Don’t believe me? Let’s look at one of the central facets of YA literature. In pretty much every YA book you’ll read, there’s an absence of adults. Adults pepper the background, of course, but they’re usually the antagonist, set dressing, or they’re there to impart vital information before dying. This lack of adults is essential to the genre because it forces our teenage protagonists to assume adult roles. (For an example of what happens when the adults don’t take the backseat, see Avatar: The Legend of Korra.) YA literature is full of teenagers who have to step up and save the world—or piece their lives back together in the case of contemporary YA—because the adults, to whom that role “rightly” belongs, are gone or incapable of filling that role. Harry has to defeat Voldemort alone because his adult mentors have died (and because the megalomaniac adult of Voldemort is hunting him down). Katniss must overthrow the government because the adults involved want to replace one corrupt government with another.

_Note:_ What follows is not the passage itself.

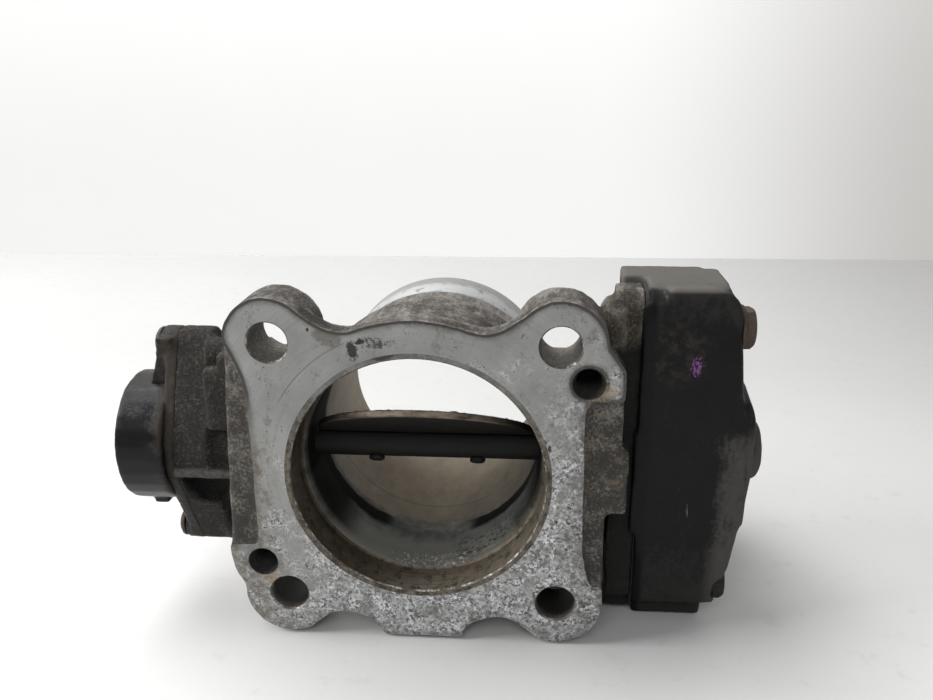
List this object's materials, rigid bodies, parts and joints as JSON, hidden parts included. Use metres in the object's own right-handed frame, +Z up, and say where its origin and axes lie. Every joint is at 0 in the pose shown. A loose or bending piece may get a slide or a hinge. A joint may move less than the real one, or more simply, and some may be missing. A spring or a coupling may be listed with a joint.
{
  "type": "throttle body",
  "caption": "Electronic throttle body: cast bore with bolt flange and hose spigot, butterfly plate on a cross shaft, geared motor drive under a cover, position sensor.",
  "frame": {"origin": "centre of the bounding box at its bottom, on the surface the part stands on", "axes": "+X along the throttle shaft towards the gear cover, +Y along the bore from the flange face to the hose spigot, +Z up"},
  "size_m": [0.1526, 0.0708, 0.0857],
  "materials": {
    "cast_aluminium": "cast, with machined faces, corroded",
    "plate_brass": "sooty",
    "steel": "satin",
    "rusty_steel": "rusty",
    "spring_steel": "oiled",
    "cover_plastic": "matte, dusty",
    "cap_plastic": "semi-gloss, dusty",
    "gear_plastic": "natural",
    "pinion_brass": "cut",
    "seal_rubber": "soft",
    "terminal_metal": "tinned",
    "winding": "enamelled",
    "magnet": "sintered"
  },
  "bodies": {
    "body": {"housing": "cast_aluminium", "bearing_sensor_side": "steel", "bearing_gear_side": "steel", "seal_sensor_side": "seal_rubber", "seal_gear_side": "seal_rubber", "return_spring": "spring_steel", "idler_pin": "steel", "motor_can": "steel", "motor_magnet_upper": "magnet", "motor_magnet_lower": "magnet", "motor_end_plate": "steel", "motor_screw_upper": "steel", "motor_screw_lower": "steel", "gear_cover": "cover_plastic", "plug_terminals": "terminal_metal", "cover_gasket": "seal_rubber", "cover_bolt_front_top": "rusty_steel", "cover_bolt_front_bottom": "rusty_steel", "cover_bolt_rear_top": "rusty_steel", "cover_bolt_rear_bottom": "rusty_steel", "sensor_mount": "cover_plastic", "sensor_seal": "seal_rubber", "sensor_bush_lower": "rusty_steel", "sensor_bush_upper": "rusty_steel", "sensor_screw_lower": "rusty_steel", "sensor_screw_upper": "rusty_steel", "sensor_cap": "cap_plastic", "sensor_terminals": "terminal_metal"},
    "throttle": {"throttle_shaft": "steel", "throttle_plate": "plate_brass", "plate_screw_sensor_side": "steel", "plate_screw_gear_side": "steel", "sector_gear": "gear_plastic", "sensor_rotor": "gear_plastic"},
    "idler": {"idler_gear": "gear_plastic"},
    "motor_rotor": {"motor_shaft": "steel", "motor_armature": "winding", "motor_pinion": "pinion_brass"}
  },
  "joints": [
    {"name": "throttle_hinge", "type": "hinge", "parent": "body", "child": "throttle", "pos_m": [-0.0033, -0.01359, 0.0433], "axis": [1, 0, 0], "range_deg": [-50, 33], "stiffness_Nm_per_rad": 0.05},
    {"name": "idler_hinge", "type": "hinge", "parent": "body", "child": "idler", "pos_m": [0.0547, 0.01023, 0.0396], "axis": [1, 0, 0], "range_deg": [-99, 150]},
    {"name": "motor_hinge", "type": "hinge", "parent": "body", "child": "motor_rotor", "pos_m": [0.0467, 0.01291, 0.0213], "axis": [1, 0, 0], "range_deg": [-540, 356.4]}
  ],
  "couplings": [
    {"joint": "idler_hinge", "follows": "throttle_hinge", "ratio": -3},
    {"joint": "motor_hinge", "follows": "throttle_hinge", "ratio": 10.8}
  ]
}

Keladry of Mindelan (of my favorite Tamora Pierce books) must take a stand and stop the bullies and protect the small because the adults around her certainly aren’t doing it. Hazel Grace Lancaster must cope with the all-too-adult realities of love and death.

YA, at its heart, is not about teenagers enjoying their responsibility-free lives. It’s about teenagers having to step up and assume adult responsibilities because the adults around them are absent or incompetent.

At the end of his article, Mr Scott alludes to the idea that we’re having a “crisis of authority,” and that phrase struck me. YA fiction is about a crisis of authority. Everything from “teen girl problem novels” to the swamps of dystopian fiction are about navigating the waters when the authority figures you thought you could trust are no longer there for you. And you know what? That’s an important lesson for everyone to learn—for the children who have been let down or abused by the adults who they should have been able to trust, for the recent college graduates who are trying to find work and stability in one of the worst job markets this country has ever seen (especially when we’ve been told all our lives that we can do whatever we put our minds to), to the middle-aged adults who also face economic instability and a government that’s so self-destructive that it can’t really offer anyone anything.

We are having a crisis of authority—but that’s why we need YA literature more than ever.